Em “A Casa Branca Nau Preta”, o eu lírico avista uma casa pela janela, e assim que procura descrevê-la começa a sonhar novamente (com “outros olhos”, portanto) com a nau que se afasta: “E os meus olhos fitos na casa branca sem a ver  / São outros olhos vendo sem estar fitos nela a nau que se afasta.” Essa intromissão constante da imaginação sobre os sentidos o faz sofrer, talvez por não poder entregar-se à exterioridade de suas sensações, talvez porque a nau com que sonha não seja capaz de levá-lo a outros mundos: “Aos próprios palácios distantes a nau que penso não leva. / As escadas dando sobre o mar inatingível ela não alberga. / Aos jardins maravilhosos nas ilhas inexplícitas não deixa.”
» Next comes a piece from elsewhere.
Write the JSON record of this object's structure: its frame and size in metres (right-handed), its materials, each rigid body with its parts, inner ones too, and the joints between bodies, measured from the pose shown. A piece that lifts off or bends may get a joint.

Essa nau preta, sonhada, é uma sombra que se interpõe entre o sujeito e a casa branca. Uma sombra que, antes de transportar, impede. Veja-se como esse mesmo tema se realiza num outro poema posterior a esse, também destinado a “Álvaro de Campos”:

 

Na casa defronte de mim e dos meus sonhos,

Que felicidade há sempre!

 

Moram ali pessoas que desconheço, que já vi mas não vi.

São felizes, porque não são eu.

 

As crianças, que brincam às sacadas altas,

Vivem entre vasos de flores,

Sem dúvida, eternamente.

 

As vozes, que sobem do interior doméstico,

Cantam sempre, sem dúvida.

Sim, devem cantar.

 

Quando há festa cá fora, há festa lá dentro.
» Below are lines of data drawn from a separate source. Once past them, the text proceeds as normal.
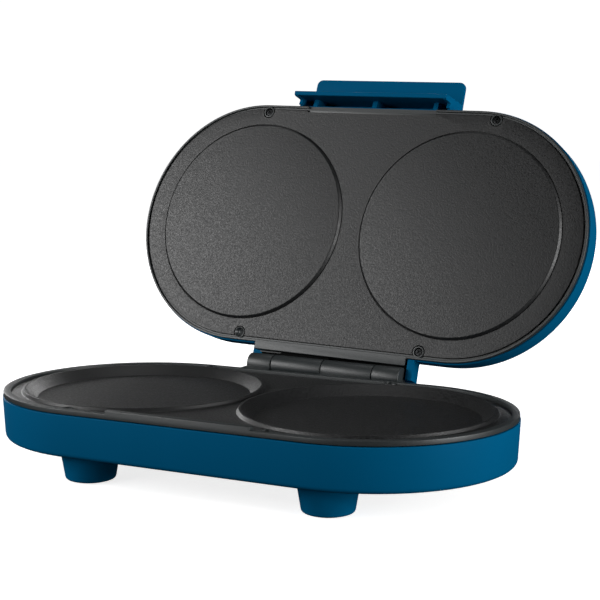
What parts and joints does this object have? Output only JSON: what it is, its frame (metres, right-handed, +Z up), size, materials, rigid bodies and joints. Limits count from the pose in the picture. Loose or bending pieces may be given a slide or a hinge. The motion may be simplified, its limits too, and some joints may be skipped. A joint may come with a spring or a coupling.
{
  "type": "twin pancake maker",
  "caption": "Countertop pancake maker: a racetrack base on feet with round pan pockets side by side, and a hinged lid with raised discs and a lifting handle.",
  "frame": {"origin": "on the ground, under the middle of the whole object's box with the lid open", "axes": "+X to the right along the length, +Y from the front to the hinge, +Z up"},
  "size_m": [0.307, 0.2532, 0.2228],
  "materials": {
    "blue_plastic": "satin",
    "dark_plastic": "satin",
    "coated_plate": "satin",
    "black_screw": "satin",
    "steel": "satin",
    "element_sheath": "satin",
    "bare_aluminium": "satin",
    "foot_rubber": "matte",
    "wire_sleeve": "matte",
    "red_lens": "gloss",
    "green_lens": "gloss"
  },
  "bodies": {
    "base": {"base_shell": "blue_plastic", "foot_pads": "foot_rubber", "base_bezel": "dark_plastic", "base_plate": "coated_plate", "base_case_screws": "black_screw", "base_plate_screws": "steel", "base_heater": "element_sheath", "base_heater_clips": "steel", "base_heat_shield": "bare_aluminium", "base_shield_screws": "steel", "thermostat": "steel", "thermal_fuse": "steel", "terminal_block": "dark_plastic", "cord_gland": "foot_rubber", "cord_clamp": "dark_plastic", "base_leads": "wire_sleeve", "hinge_pin": "steel"},
    "lid": {"lid_shell": "blue_plastic", "lid_bezel": "dark_plastic", "lid_plate": "coated_plate", "lid_case_screws": "black_screw", "lid_plate_screws": "steel", "lid_heater": "element_sheath", "lid_heater_clips": "steel", "lid_heat_shield": "bare_aluminium", "lid_shield_screws": "steel", "power_lens": "red_lens", "ready_lens": "green_lens", "lamp_board": "dark_plastic", "lid_leads": "wire_sleeve"}
  },
  "joints": [
    {"name": "lid_hinge", "type": "hinge", "parent": "base", "child": "lid", "pos_m": [-0.0008, 0.04328, 0.04515], "axis": [0.9999, -0.014, -0.01], "range_deg": [0, 108.71]}
  ]
}
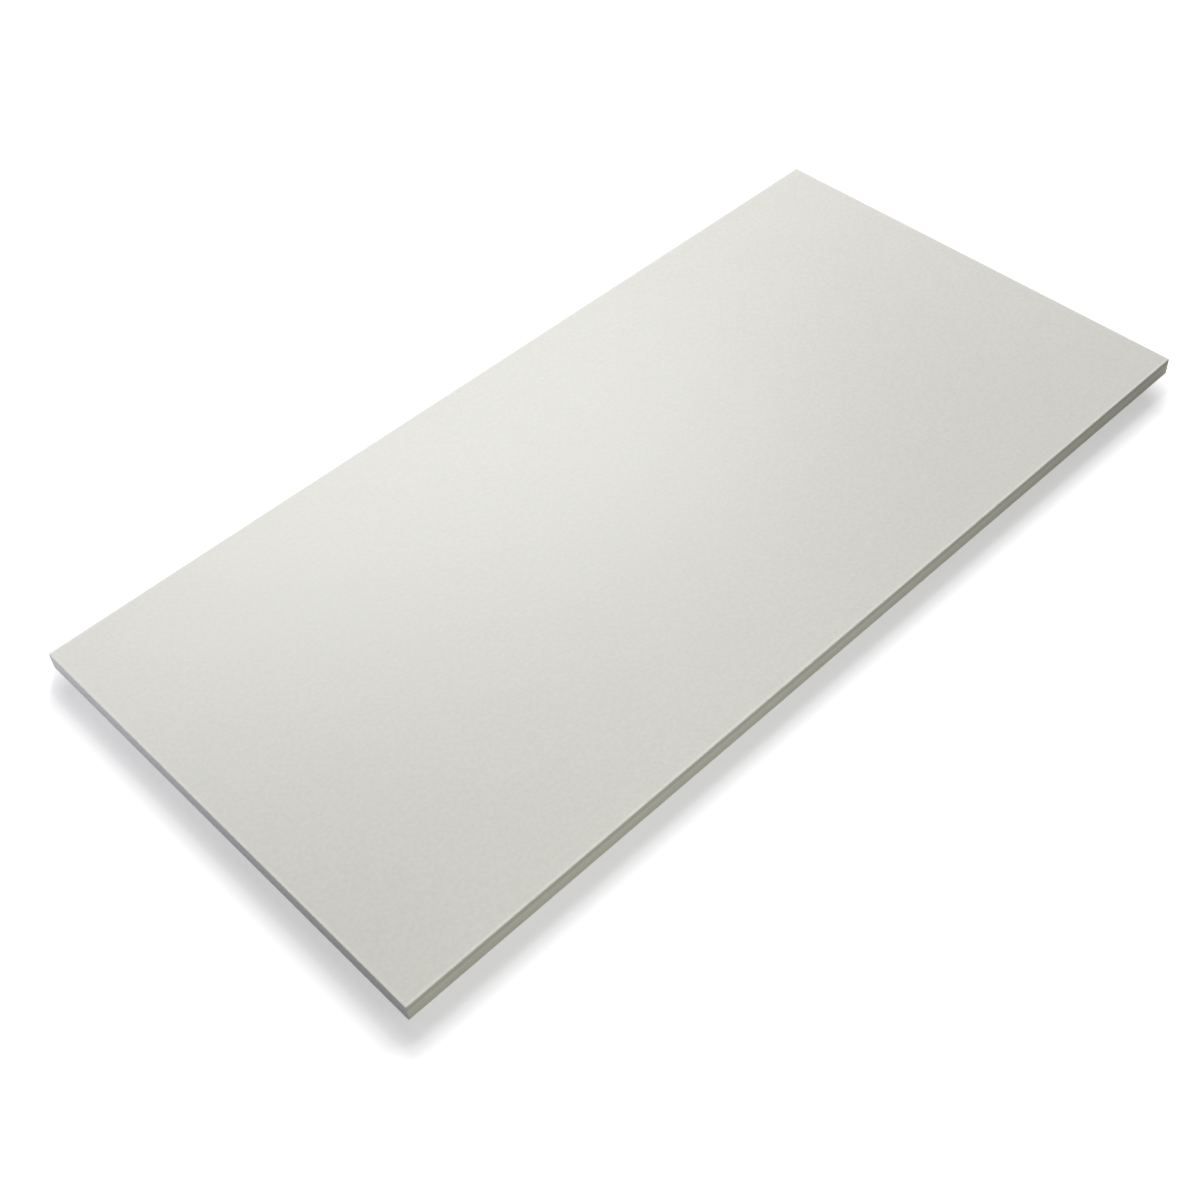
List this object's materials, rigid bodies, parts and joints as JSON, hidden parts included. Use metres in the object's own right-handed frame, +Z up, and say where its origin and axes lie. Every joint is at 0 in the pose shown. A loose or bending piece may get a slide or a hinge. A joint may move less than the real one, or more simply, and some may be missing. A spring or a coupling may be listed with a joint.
{
  "type": "fiber cement board",
  "caption": "Flat rectangular off-white fiber cement board with square sawn edges, used as a floor, lining or backer sheet.",
  "frame": {"origin": "centre of the underside, the face that the board lies on", "axes": "+X along the length, +Y across the width, +Z up through the thickness to the finished face"},
  "size_m": [1.2, 0.6, 0.022],
  "materials": {
    "fiber_cement": "matte"
  },
  "bodies": {
    "root": {"board": "fiber_cement"}
  },
  "joints": []
}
Assim tem que ser onde tudo se ajusta –

O homem à Natureza, porque a cidade é Natureza.

 

[Poema de 16-06-1934. Obra Poética, Nova Aguilar, p.391].

 

A felicidade está sempre no lugar em que não se está (veja-se o verso final: “Felicidade na Austrália...”), do lado de lá, na casa branca, cor da perfeição espiritual, do imaculado, e de uma casa que é real apenas para os outros, e por isso convertida em símbolo tardio da infância idealizada, inacessível: “A casa branca distante onde mora... Fecho o olhar”.

 

Caio Gagliardi

 

Bibliografia:

Gagliardi, Caio. “Depois de ‘Chuva Oblíqua (IV)”. In: Fernando Pessoa ou do Interseccionismo. (Tese de Doutorado). Campinas / UNICAMP: Instituto de Estudos da Linguagem, 2005. Pp. 167-173.